***** Data lines

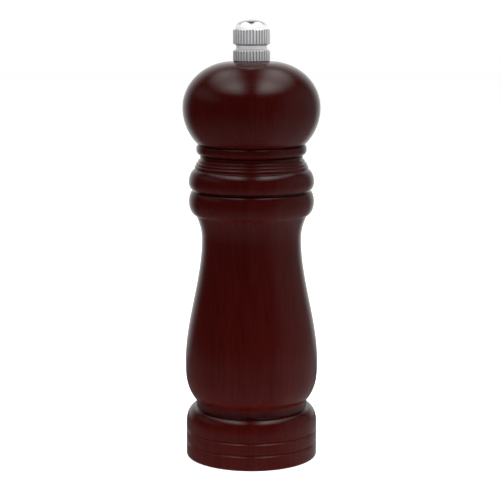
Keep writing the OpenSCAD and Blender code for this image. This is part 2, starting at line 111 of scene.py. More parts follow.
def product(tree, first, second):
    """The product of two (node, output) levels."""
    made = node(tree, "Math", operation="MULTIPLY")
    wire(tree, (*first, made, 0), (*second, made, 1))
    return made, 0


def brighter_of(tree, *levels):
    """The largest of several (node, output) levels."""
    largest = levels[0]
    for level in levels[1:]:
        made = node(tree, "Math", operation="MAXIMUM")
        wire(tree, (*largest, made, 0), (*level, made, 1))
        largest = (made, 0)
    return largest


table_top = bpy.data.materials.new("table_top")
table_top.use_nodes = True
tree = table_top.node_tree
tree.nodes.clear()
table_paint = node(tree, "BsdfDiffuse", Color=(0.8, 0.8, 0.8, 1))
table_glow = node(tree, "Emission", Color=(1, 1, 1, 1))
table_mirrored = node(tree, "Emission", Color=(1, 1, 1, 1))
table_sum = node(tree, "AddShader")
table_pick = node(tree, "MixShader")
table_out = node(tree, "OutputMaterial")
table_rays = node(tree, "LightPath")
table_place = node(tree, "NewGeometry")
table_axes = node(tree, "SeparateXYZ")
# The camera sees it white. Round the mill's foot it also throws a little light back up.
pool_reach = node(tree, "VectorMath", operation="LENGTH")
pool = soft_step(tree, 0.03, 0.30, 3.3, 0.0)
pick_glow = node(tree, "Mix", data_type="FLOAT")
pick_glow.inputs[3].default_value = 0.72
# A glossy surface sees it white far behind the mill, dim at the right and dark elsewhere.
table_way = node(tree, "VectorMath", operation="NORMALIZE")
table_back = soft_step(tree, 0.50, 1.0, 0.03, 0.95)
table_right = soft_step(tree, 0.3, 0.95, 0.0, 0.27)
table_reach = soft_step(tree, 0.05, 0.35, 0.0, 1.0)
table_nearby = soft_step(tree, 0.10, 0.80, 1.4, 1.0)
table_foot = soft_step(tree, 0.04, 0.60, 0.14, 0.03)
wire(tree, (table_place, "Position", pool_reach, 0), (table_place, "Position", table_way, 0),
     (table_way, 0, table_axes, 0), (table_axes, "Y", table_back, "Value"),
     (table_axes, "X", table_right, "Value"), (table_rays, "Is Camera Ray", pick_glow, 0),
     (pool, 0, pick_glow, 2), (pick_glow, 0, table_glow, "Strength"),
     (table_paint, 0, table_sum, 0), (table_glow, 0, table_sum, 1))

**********

> _Written exercise_:
Reproduce the listing in full. Keep it exactly as written.

> _Written response_:
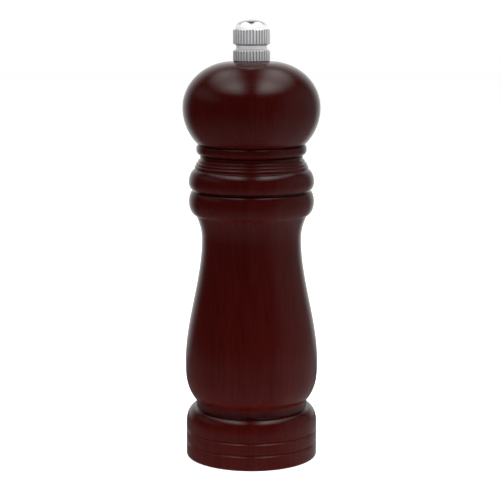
Keep writing the OpenSCAD and Blender code for this image. This is part 2, starting at line 111 of scene.py. More parts follow.
def product(tree, first, second):
    """The product of two (node, output) levels."""
    made = node(tree, "Math", operation="MULTIPLY")
    wire(tree, (*first, made, 0), (*second, made, 1))
    return made, 0


def brighter_of(tree, *levels):
    """The largest of several (node, output) levels."""
    largest = levels[0]
    for level in levels[1:]:
        made = node(tree, "Math", operation="MAXIMUM")
        wire(tree, (*largest, made, 0), (*level, made, 1))
        largest = (made, 0)
    return largest


table_top = bpy.data.materials.new("table_top")
table_top.use_nodes = True
tree = table_top.node_tree
tree.nodes.clear()
table_paint = node(tree, "BsdfDiffuse", Color=(0.8, 0.8, 0.8, 1))
table_glow = node(tree, "Emission", Color=(1, 1, 1, 1))
table_mirrored = node(tree, "Emission", Color=(1, 1, 1, 1))
table_sum = node(tree, "AddShader")
table_pick = node(tree, "MixShader")
table_out = node(tree, "OutputMaterial")
table_rays = node(tree, "LightPath")
table_place = node(tree, "NewGeometry")
table_axes = node(tree, "SeparateXYZ")
# The camera sees it white. Round the mill's foot it also throws a little light back up.
pool_reach = node(tree, "VectorMath", operation="LENGTH")
pool = soft_step(tree, 0.03, 0.30, 3.3, 0.0)
pick_glow = node(tree, "Mix", data_type="FLOAT")
pick_glow.inputs[3].default_value = 0.72
# A glossy surface sees it white far behind the mill, dim at the right and dark elsewhere.
table_way = node(tree, "VectorMath", operation="NORMALIZE")
table_back = soft_step(tree, 0.50, 1.0, 0.03, 0.95)
table_right = soft_step(tree, 0.3, 0.95, 0.0, 0.27)
table_reach = soft_step(tree, 0.05, 0.35, 0.0, 1.0)
table_nearby = soft_step(tree, 0.10, 0.80, 1.4, 1.0)
table_foot = soft_step(tree, 0.04, 0.60, 0.14, 0.03)
wire(tree, (table_place, "Position", pool_reach, 0), (table_place, "Position", table_way, 0),
     (table_way, 0, table_axes, 0), (table_axes, "Y", table_back, "Value"),
     (table_axes, "X", table_right, "Value"), (table_rays, "Is Camera Ray", pick_glow, 0),
     (pool, 0, pick_glow, 2), (pick_glow, 0, table_glow, "Strength"),
     (table_paint, 0, table_sum, 0), (table_glow, 0, table_sum, 1))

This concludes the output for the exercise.